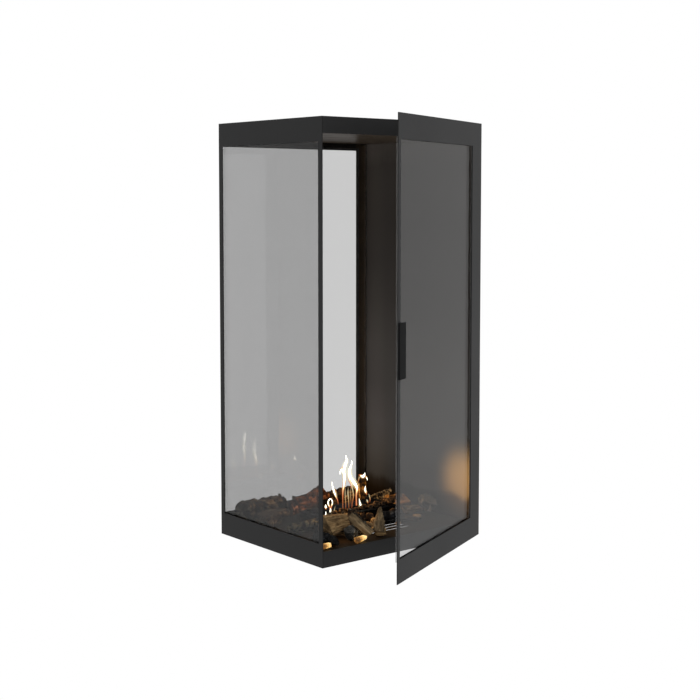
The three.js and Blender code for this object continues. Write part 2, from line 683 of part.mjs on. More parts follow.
// Handle: an extruded finger pull at the free edge. Its base lies on the stile, and its blade reaches
// over the glass and ends in a small lip behind which the fingers close.
const handleLeft = -halfWidth;
const handleBack = doorOuter - fit;
const handleFace = handleBack - handleDepth;
const handleOutline = new THREE.Shape();
handleOutline.moveTo(handleLeft, handleBack);
handleOutline.lineTo(handleLeft, handleFace + handleRound);
handleOutline.absarc(
  handleLeft + handleRound, handleFace + handleRound, handleRound, Math.PI, Math.PI * 1.5, false);
handleOutline.lineTo(handleLeft + handleWidth - handleRound, handleFace);
handleOutline.absarc(
  handleLeft + handleWidth - handleRound, handleFace + handleRound, handleRound,
  -Math.PI / 2, 0, false);
handleOutline.lineTo(
  handleLeft + handleWidth, handleFace + handleBladeThickness + handleLipDepth);
handleOutline.lineTo(
  handleLeft + handleWidth - handleBladeThickness, handleFace + handleBladeThickness + handleLipDepth);
handleOutline.lineTo(
  handleLeft + handleWidth - handleBladeThickness - handleLipDepth, handleFace + handleBladeThickness);
handleOutline.lineTo(handleLeft + handleBaseWidth, handleFace + handleBladeThickness);
handleOutline.lineTo(handleLeft + handleBaseWidth, handleBack);
handleOutline.closePath();
const handleLow = (cabinetHeight - handleHeight) / 2;
place(door, "door_handle", sheet("z", handleOutline, [], handleLow, handleLow + handleHeight), "coat");

// Door knuckles: short barrels with a welding tab on the inner face of the frame plate.
hingePlaces.forEach((level, index) => {
  const low = hingeBottom(index) + knuckleLength + fit;
  const high = hingeBottom(index) + hingeLength - knuckleLength - fit;
  const tabLeft = hingeX - knuckleRadius + fit;
  const tab = block([tabLeft, -halfDepth, low], [halfWidth - fit, -halfDepth + leafThickness, high]);
  const barrel = cylinder(knuckleRadius, hingeAxis, low, high);
  place(door, "hinge_knuckle_" + level, cut(join(tab, barrel), pinHoleCut(low, high)), "coat");
});

door.traverse((piece) => {
  if (piece.isMesh) piece.geometry.translate(-hingeX, -hingeY, 0);
});
door.position.set(hingeX, hingeY, 0);
door.rotation.z = doorAjar;

const fireplace = new THREE.Group();
fireplace.add(cabinet, snuffer, door);

export default fireplace;
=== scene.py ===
"""The looks of a glass room divider fireplace with an alcohol burner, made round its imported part.

The file follows the object as it is put together: the folded sheets, the fire chamber, posts and hinges,
seals and glass, the door, the burner, the ceramic logs and lumps, the embers, the flames and the studio.
Lengths are metres in the part's own frame: +Z up, the door on the -Y side, the closed wall on the +X side.
"""

import json
import math

import bpy
import numpy as np
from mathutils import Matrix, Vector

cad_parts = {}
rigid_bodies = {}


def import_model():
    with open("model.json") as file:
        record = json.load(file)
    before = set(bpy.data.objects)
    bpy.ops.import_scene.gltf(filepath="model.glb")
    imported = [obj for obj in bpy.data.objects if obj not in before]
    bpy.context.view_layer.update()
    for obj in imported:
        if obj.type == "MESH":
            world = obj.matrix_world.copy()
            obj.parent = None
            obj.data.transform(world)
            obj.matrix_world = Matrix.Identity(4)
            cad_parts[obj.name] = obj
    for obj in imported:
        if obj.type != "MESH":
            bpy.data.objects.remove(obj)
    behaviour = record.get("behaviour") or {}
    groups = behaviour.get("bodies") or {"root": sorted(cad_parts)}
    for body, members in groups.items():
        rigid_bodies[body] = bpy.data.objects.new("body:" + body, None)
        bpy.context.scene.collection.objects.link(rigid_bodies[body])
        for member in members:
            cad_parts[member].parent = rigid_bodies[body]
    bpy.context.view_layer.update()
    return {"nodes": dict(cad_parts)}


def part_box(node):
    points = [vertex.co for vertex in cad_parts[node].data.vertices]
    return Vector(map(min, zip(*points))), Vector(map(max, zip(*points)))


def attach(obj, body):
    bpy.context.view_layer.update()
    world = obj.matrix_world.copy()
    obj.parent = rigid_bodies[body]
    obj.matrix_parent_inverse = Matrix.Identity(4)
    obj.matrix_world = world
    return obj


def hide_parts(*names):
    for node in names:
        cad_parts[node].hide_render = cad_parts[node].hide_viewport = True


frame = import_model()
node = frame["nodes"]


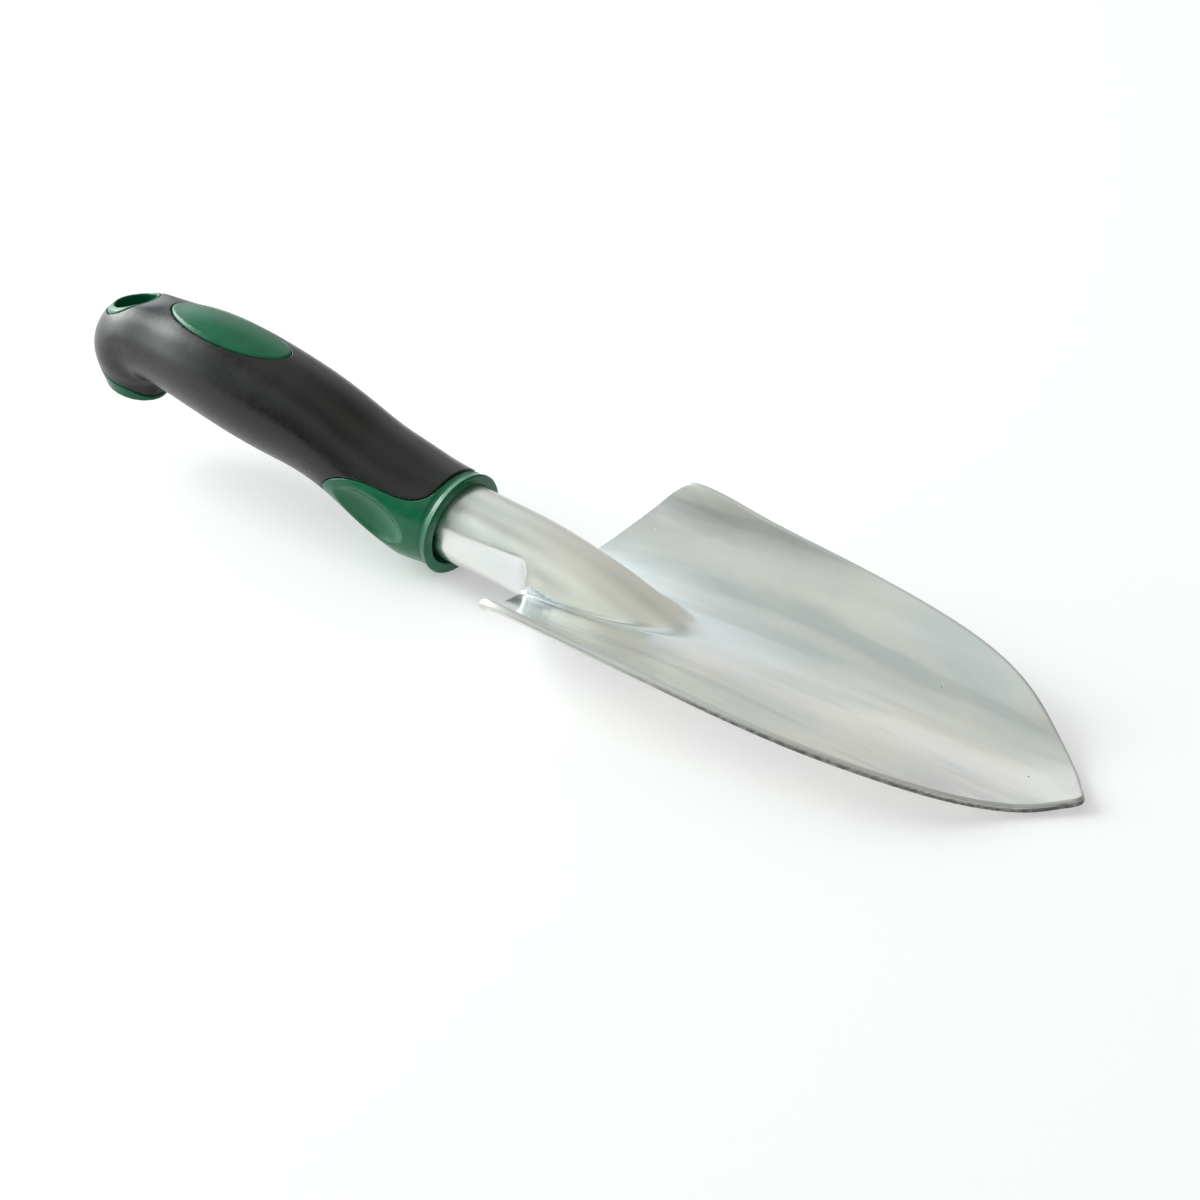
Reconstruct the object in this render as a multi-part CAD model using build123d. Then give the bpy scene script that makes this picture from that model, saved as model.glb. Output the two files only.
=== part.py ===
from build123d import *

import math
import os

import numpy as np

# Hand trowel: a cast aluminium scoop pressed into a green plastic handle core, which
# carries a soft rubber grip moulded over it.
#
# Frame (millimetres): +X points to the blade's tip, +Z up, Y across, symmetric about y = 0.
# The trowel lies blade-up on the plane z = 0, on the belly of the blade near its tip and on the
# lowest point of the collar. The origin is the middle of its length, on that plane.
# Along the trowel a station s is the distance back from the tip, so x = TIP_X - s.

# ---- driving dimensions -------------------------------------------------------------------
TIP_X = 160.8            # half the overall length
BLADE_T = 2.2            # wall of the dished blade
BLADE_HALF_W = 40.1      # half the blade's width, at its rear corners
COLLAR_S, COLLAR_Z = 191.8, 13.785      # centre of the collar's front ring
COLLAR_TILT = 11.2       # the collar's axis dips this much towards the tip (degrees)
LIP_R, LIP_LEN, LIP_ROUND = 14.2, 2.6, 0.8
RECESS_R, RECESS_DEPTH = 11.3, 6.0     # clearance ring round the neck, inside the collar
TANG_LEN = 50.0
TANG_ROOT = (14.0, 11.0)               # width, height
TANG_END = (11.0, 8.0)
GROOVE_W, GROOVE_D = 4.0, 1.4          # the tang's locking grooves
GRIP_T = 2.6             # thickness of the moulded rubber
HOLE_R = 5.7             # hang hole
BOSS_R, BOSS_SHIFT = 7.4, 0.8          # green rim round the hang hole, set a little further back
HOLE_TOP = (308.5, 47.0) # (s, z) where the hole's axis leaves the top
HOLE_BOTTOM = (310.3, 19.0)
FOOT_S, FOOT_Z = 310.6, 19.9           # middle of the underside of the pommel's foot
FOOT_TILT = -77.6                      # the foot rises towards its rear
BAND, BAND_SLOPE = 3.6, 0.45           # green band of the foot: height at its middle, slope of its border
OVAL_S, OVAL_A, OVAL_B = 272.5, 20.8, 7.7
DIMPLE_S, DIMPLE_ANGLE, DIMPLE_TILT = 213.3, -11.0, 11.0
DIMPLE_OUT = 18.2                      # distance of the dimple ellipsoid's centre from the axis
DIMPLE_AXES = (15.5, 7.0, 9.0)
CORE_T = 3.2             # wall left over the channel cored out of the neck's underside

os.makedirs("parts", exist_ok=True)


# ---- helpers ------------------------------------------------------------------------------
def spl(xs, ys):
    """Natural cubic spline through the knots, as a function."""
    xs, ys = np.asarray(xs, float), np.asarray(ys, float)
    n, h = len(xs), np.diff(xs)
    a, r = np.zeros((n, n)), np.zeros(n)
    a[0, 0] = a[-1, -1] = 1
    for i in range(1, n - 1):
        a[i, i - 1], a[i, i], a[i, i + 1] = h[i - 1], 2 * (h[i - 1] + h[i]), h[i]
        r[i] = 6 * ((ys[i + 1] - ys[i]) / h[i] - (ys[i] - ys[i - 1]) / h[i - 1])
    m = np.linalg.solve(a, r)

    def f(x):
        x = np.asarray(x, float)
        i = np.clip(np.searchsorted(xs, x) - 1, 0, n - 2)
        p, q, hh = xs[i + 1] - x, x - xs[i], h[i]
        return ((m[i] * p**3 + m[i + 1] * q**3) / (6 * hh)
                + (ys[i] / hh - m[i] * hh / 6) * p + (ys[i + 1] / hh - m[i + 1] * hh / 6) * q)
    return f


def at(s, y, z):
    return (TIP_X - s, y, z)


def section(s, z, tilt, half_h, half_w, n=24):
    """Closed oval wire whose plane leans its top towards the tip by tilt degrees."""
    t = math.radians(tilt)
    pts = []
    for k in range(n):
        a = 2 * math.pi * k / n
        u, v = half_w * math.cos(a), half_h * math.sin(a)
        pts.append(at(s - v * math.sin(t), u, z + v * math.cos(t)))
    return Wire([Edge.make_spline([Vector(*p) for p in pts], periodic=True)])


def loft_of(sections):
    return Solid.make_loft([section(*q) for q in sections], False)


# ---- scoop: the dished blade --------------------------------------------------------------
# valley height of the upper face, half-width, rise from valley to edge, section exponent
VALLEY = spl([-12, 0, 18, 40, 70, 100, 120, 145, 165, 185, 206],
             [4.2, 3.0, 2.2, 3.2, 5.3, 7.1, 7.7, 7.5, 6.9, 6.8, 6.8])
HALF = spl([-12, 12, 20, 30, 45, 60, 100, 130, 150, 185, 206],
           [13.3, 13.3, 19.3, 25.9, 32, 35.2, 38.2, 39.4, 40.3, 41, 41])
RISE = spl([-12, 12, 20, 30, 60, 100, 130, 150, 165, 185, 206],
           [-0.4, 0.5, 2.4, 5.2, 9.1, 11.6, 14.3, 17.2, 19.0, 21, 22])
POWER = spl([-12, 12, 40, 80, 120, 160, 185, 206], [1.5, 1.5, 1.7, 1.95, 2.3, 2.7, 2.8, 2.8])
ROUND = spl([-12, 40, 100, 185, 206], [2.5, 3, 4, 5, 5])


def dish(s, y):
    b, p, w = ROUND(s), POWER(s), HALF(s)
    return VALLEY(s) + RISE(s) * (((y * y + b * b) ** (p / 2) - b**p)
                                  / ((w * w + b * b) ** (p / 2) - b**p))


def dish_point(s, y, off=0.0):
    """A point of the dish's upper face, moved down its normal by off."""
    z, e = float(dish(s, y)), 1e-3
    if off == 0.0:
        return at(s, y, z)
    zs = (float(dish(s + e, y)) - float(dish(s - e, y))) / (2 * e)
    zy = (float(dish(s, y + e)) - float(dish(s, y - e))) / (2 * e)
    n = math.sqrt(1 + zs * zs + zy * zy)
    return (TIP_X - s - off * zs / n, y + off * zy / n, z - off / n)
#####
◆ Instructions to follow: Provide only the count of lines in the material above that hold the word "Identity".

◆ Solution to the problem: 2